# [DATA SHOWN]

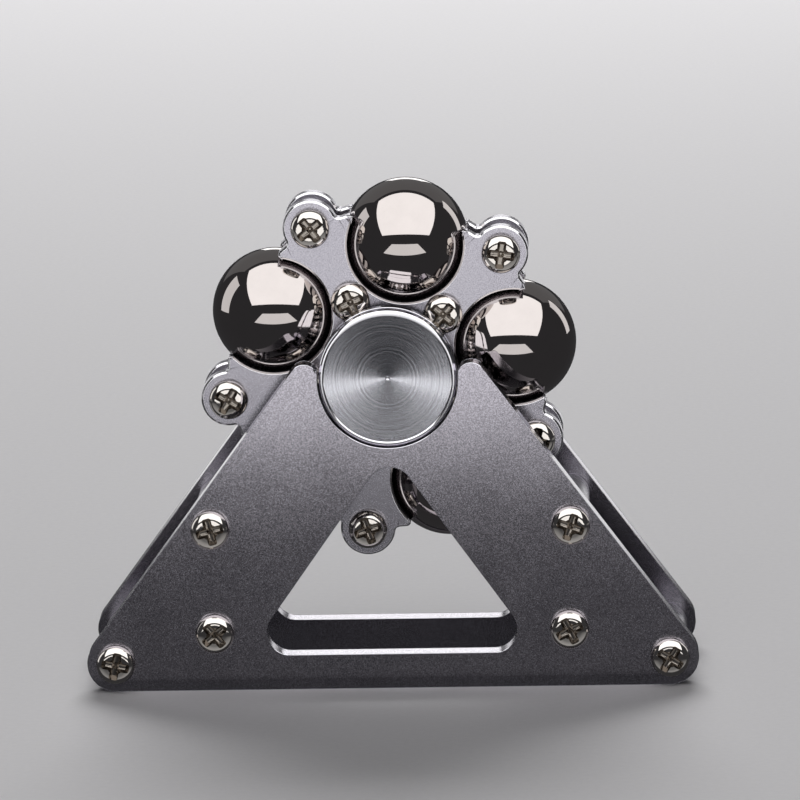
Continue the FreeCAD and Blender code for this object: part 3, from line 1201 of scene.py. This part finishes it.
    def spacer(self, number: int) -> None:
        """Turn one outer spacer."""
        node = f"rotor_spacer_{number}"
        spacer = sleeve(f"spacer_{number}", node, self.finishes.spacer, self.spacer_radius,
                        self.hole_radius, self.spacer_edge, 56)
        hand_over(spacer, "rotor", [node])

    def build(self) -> None:
        """Make the plates, balls, spacers and carrier."""
        for facing in Facing:
            self.star(facing)
        for number in range(1, ARMS + 1):
            node = f"rotor_ball_{number}"
            name = f"weight_ball_{number}"
            ball = ground_ball(name, self.finishes.ball, middle(node), self.ball_radius)
            hand_over(ball, "rotor", [node])
            self.spacer(number)
        self.carrier()


@dataclass
class Hub:
    """Two finger caps, joined through the bearing by a stud in a barrel."""

    finishes: Finishes
    radius: float = 8.75
    back: float = 6.9
    face: float = 11.2
    boss_radius: float = 3.9
    boss_end: float = 2.38125
    groove: tuple[float, float] = (8.5, 9.75)
    groove_depth: float = 0.35
    chamfer: float = 0.28
    lip: float = 0.30
    lip_foot: float = 0.05
    lip_top: float = 0.04
    soft: float = 0.06
    round_drop: float = 0.10
    dish: float = 0.14
    sag: float = 0.62
    pit: float = 0.3
    barrel_radius: float = 3.15
    barrel_end: float = 2.2
    stud_radius: float = 1.5
    stud_end: float = 6.2
    stud_bore: float = 1.52

    def cap_section(self, pen: Pen, side: int, tail: Sequence[Point]) -> None:
        """Draw a cap's half section from the middle of its face round to the axis at its back.

        Args:
            pen: the pen.
            side: -1 for the front cap, 1 for the rear one.
            tail: the last points, from the boss to the axis.
        """
        r, face, c, e, drop = self.radius, self.face, self.chamfer, self.soft, self.round_drop
        low, lip, floor = face - self.dish, r - c - self.lip, r - self.groove_depth
        inner, outer = self.groove
        points = [
            (self.pit, low - self.sag), (lip - 2 * e, low), (lip, low + self.lip_foot),
            (lip + e, face - self.lip_top), (lip + 2 * e, face), (r - c, face), (r - 2 * e, face - drop),
            (r, face - c), (r, outer + e), (r - e, outer), (floor, outer), (floor, inner), (r - e, inner),
            (r, inner - e), (r, self.back + c), (r - 2 * e, self.back + drop), (r - c, self.back),
            (self.boss_radius, self.back), *tail,
        ]
        pen.start((0.0, side * (low - self.sag - self.pit)))
        pen.line(*[(a, side * b) for a, b in points])

    def cap(self, facing: Facing, tail: Sequence[Point]) -> None:
        """Turn one cap and give its dished face the ring finish."""
        name, side = facing.name.lower(), facing.value
        height = middle(f"hub_{name}_cap").z
        finishes = [self.finishes.cap_rim, self.finishes.cap_face]
        cap = turned(f"cap_{name}", finishes, (0, 0, height),
                     lambda pen: self.cap_section(pen, side, tail), 160)
        clear()
        dish_radius = self.radius - self.chamfer - self.lip - 0.1
        for polygon in cap.data.polygons:
            c = polygon.center / MM
            within = self.face - 1 < c.y * side < self.face - self.soft
            if within and math.hypot(c.x, c.z - height) < dish_radius:
                polygon.material_index = 1
        smooth(cap, 30.0)
        hand_over(cap, "hub", [f"hub_{name}_cap"])

    def build(self) -> None:
        """Make the caps."""
        end, wall, bore, s = self.boss_end, self.barrel_radius, self.stud_bore, self.stud_radius
        barrel = [(self.boss_radius, end), (wall, end), (wall, 0.1 - self.barrel_end),
                  (wall - 0.1, -self.barrel_end), (bore, -self.barrel_end), (bore, self.stud_end),
                  (0, self.stud_end)]
        stud = [(self.boss_radius, end), (s, end), (s, 0.2 - self.stud_end), (s - 0.2, -self.stud_end),
                (0, -self.stud_end)]
        self.cap(Facing.FRONT, barrel)
        self.cap(Facing.REAR, stud)


@dataclass
class Bearing:
    """The bearing's own pieces, kept from the frame and given their finishes."""

    finishes: Finishes

    def build(self) -> None:
        """Dress every bearing piece."""
        finishes = {"bearing_cage": self.finishes.cage, "bearing_balls": self.finishes.race_ball}
        plain = ("inner_ring", "outer_ring", "front_shield", "rear_shield")
        for name in (*(f"bearing_{part}" for part in plain), *finishes):
            node = frame["nodes"][name]
            for slot in node.material_slots:
                slot.material = finishes.get(name, self.finishes.bearing)
            LOG.info("%-24s dressed", name)


# ---------------------------------------------------------------- ground, light and camera


class Seen(Enum):
    """What a lamp acts on."""

    METAL = "reflections only"
    GROUND = "matte surfaces only"


@dataclass(frozen=True)
class Softbox:
    """A rectangular lamp that looks at a point."""

    name: str
    place: Triple
    size: tuple[float, float]
    radiance: float
    seen: Seen = Seen.METAL
    aim: Triple = (0.0, 0.0, 0.035)
    spares: Sequence[str] = ()
    grid: float = 180.0

    def build(self) -> None:
        """Add the lamp; a grid below 180 degrees keeps its light out of flat views."""
        clear()
        bpy.ops.object.light_add(type="AREA", location=self.place)
        lamp = bpy.context.active_object
        lamp.name = lamp.data.name = self.name
        lamp.rotation_euler = (Vector(self.aim) - Vector(self.place)).to_track_quat("-Z", "Y").to_euler()
        lamp.data.shape = "RECTANGLE"
        lamp.data.size, lamp.data.size_y = self.size
        lamp.data.spread = math.radians(self.grid)
        lamp.data.energy = self.radiance * math.pi * self.size[0] * self.size[1]
        lamp.visible_camera = False
        lamp.visible_diffuse = self.seen is not Seen.METAL
        lamp.visible_glossy = self.seen is not Seen.GROUND
        if self.spares:
            group = bpy.data.collections.new(self.name + "_spares")
            for name in self.spares:
                group.objects.link(bpy.data.objects[name])
            lamp.light_linking.receiver_collection = group
            for member in group.collection_objects:
                member.light_linking.link_state = "EXCLUDE"
        LOG.info("lamp %s", self.name)


@dataclass
class Studio:
    """Pale ground, soft lamps and the camera."""

    finishes: Finishes
    elevation: float = 10.77
    azimuth: float = -1.543
    roll: float = -1.11
    target: Triple = (1.24, 0.0, 35.15)
    distance: float = 852.5
    focal: float = 8.30125
    sensor: float = 36.0
    surround: Triple = (0.042, 0.042, 0.045)
    caps: Sequence[str] = ("cap_front", "cap_rear")
    balls: Sequence[str] = tuple(f"weight_ball_{number}" for number in range(1, ARMS + 1))
    strip_edges: Sequence[float] = (0.168, 0.205, 0.350, 0.450, 0.580, 0.740, 0.940, 1.2)
    cap_strip: float = 0.205
    strip_ratio: float = 1.7
    near_y: float = 0.085

    def lamps(self) -> list[Softbox]:
        """List the lamps: panels in the air, lit stretches of ground, and the ground's own light."""
        both = (*self.caps, *self.balls)
        lamps = [
            Softbox("key", (0.035, -0.159, 0.470), (1.0, 0.844), 1.7, aim=(0.035, 0.135, 0.066)),
            Softbox("left_panel", (-0.46, 0.11, 0.178), (0.21, 0.354), 1.0),
            Softbox("right_panel", (0.40, 0.26, 0.20), (0.12, 0.32), 1.1),
            Softbox("top_haze", (0.0, 0.60, 0.55), (1.4, 0.8), 0.12),
            Softbox("ground_lamp", (0.0, 1.3, 1.05), (1.0, 0.7), 9.5, Seen.GROUND),
            Softbox("ground_fill", (0.0, -0.5, 0.9), (1.0, 0.8), 0.8, Seen.GROUND),
        ]
        for name, side, spread, radiance in (("front", -1, 1.0, 1.25), ("rear", 1, 0.8, 1.0)):
            panel = (0.0, 1.2 * side, 0.07)
            lamps.append(Softbox(f"{name}_panel", panel, (1.6 * spread, 0.14), radiance, spares=both))
            for near, far in zip(self.strip_edges, self.strip_edges[1:]):
                y = side * (near + far) / 2
                size = (self.strip_ratio * spread * abs(y), far - near)
                spares = self.balls if near == self.cap_strip else both
                lamps.append(Softbox(f"{name}_strip_{near:.2f}", (0.0, y, 0.002), size, radiance,
                                     aim=(0.0, y, 0.5), spares=spares))
            y = side * self.near_y
            for grid, spares in ((154.0, both), (110.0, self.balls)):
                lamps.append(Softbox(f"{name}_near_{grid:.0f}", (0.0, y, 0.0005), (0.44, 0.140), 0.28,
                                     aim=(0.0, y, 0.5), spares=spares, grid=grid))
        for name, x in (("left_ground", -0.70), ("right_ground", 0.70)):
            lamps.append(Softbox(name, (x, 0.10, 0.002), (1.0, 0.36), 0.15, aim=(x, 0.10, 0.5),
                                 spares=self.balls))
        others = tuple(name for name in bpy.data.objects.keys() if name not in self.balls)
        lamps.append(Softbox("ball_card", (0.0, -0.2285, 0.0293), (0.258, 0.155), 1.1,
                             aim=(0.0, 0.1525, 0.9533), spares=others))
        lamps.append(Softbox("rear_edge_panel", (0.0, 1.3, 0.40), (0.35, 0.30), 2.0))
        return lamps

    def ground(self) -> None:
        """Lay the ground."""
        clear()
        bpy.ops.mesh.primitive_plane_add(size=6.0, location=(0, 0, 0))
        floor = bpy.context.active_object
        floor.name = floor.data.name = "ground"
        floor.data.materials.append(self.finishes.ground)
        floor.visible_glossy = False

    def world(self) -> None:
        """Set a dim even surround."""
        world = bpy.data.worlds.new("surround")
        world.use_nodes = True
        world.node_tree.nodes["Background"].inputs["Color"].default_value = (*self.surround, 1.0)
        bpy.context.scene.world = world

    def camera(self) -> None:
        """Place the camera at its viewing angle."""
        turn = Matrix.Rotation(math.radians(-self.azimuth), 4, "Z")
        turn @= Matrix.Rotation(math.radians(90 - self.elevation), 4, "X")
        turn @= Matrix.Rotation(math.radians(self.roll), 4, "Z")
        away = turn @ Vector((0, 0, self.distance))
        clear()
        bpy.ops.object.camera_add()
        camera = bpy.context.active_object
        camera.matrix_world = Matrix.Translation((Vector(self.target) + away) * MM) @ turn
        camera.data.sensor_width = self.sensor
        camera.data.lens = self.focal * self.sensor
        camera.data.clip_start, camera.data.clip_end = 0.01, 20.0
        bpy.context.scene.camera = camera

    def build(self) -> None:
        """Make the ground, the lamps and the camera."""
        self.ground()
        self.world()
        self.camera()
        for lamp in self.lamps():
            lamp.build()
        bpy.context.scene.view_settings.view_transform = "Standard"


def main() -> None:
    """Build every sub-assembly, then the studio."""
    logging.basicConfig(level=logging.INFO, format="%(message)s")
    hub_height = middle("hub_front_cap").z
    finishes = Finishes(hub_height)
    stand = Stand(finishes)
    rotor = Rotor(finishes)
    stand.build()
    rotor.build()
    Screws(finishes).build(stand, rotor)
    Hub(finishes).build()
    Bearing(finishes).build()
    Studio(finishes).build()


if __name__ == "__main__":
    main()
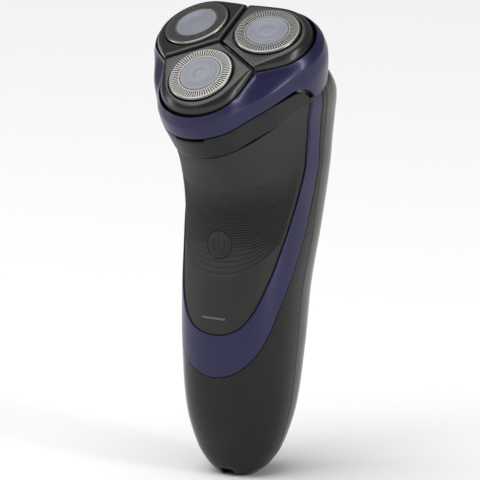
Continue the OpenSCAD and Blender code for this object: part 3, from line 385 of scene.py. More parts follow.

# [CHALLENGE]
Determine how many lines of the material include the string "Blender". Output only that count.

# [RESULT OF THE TASK]
2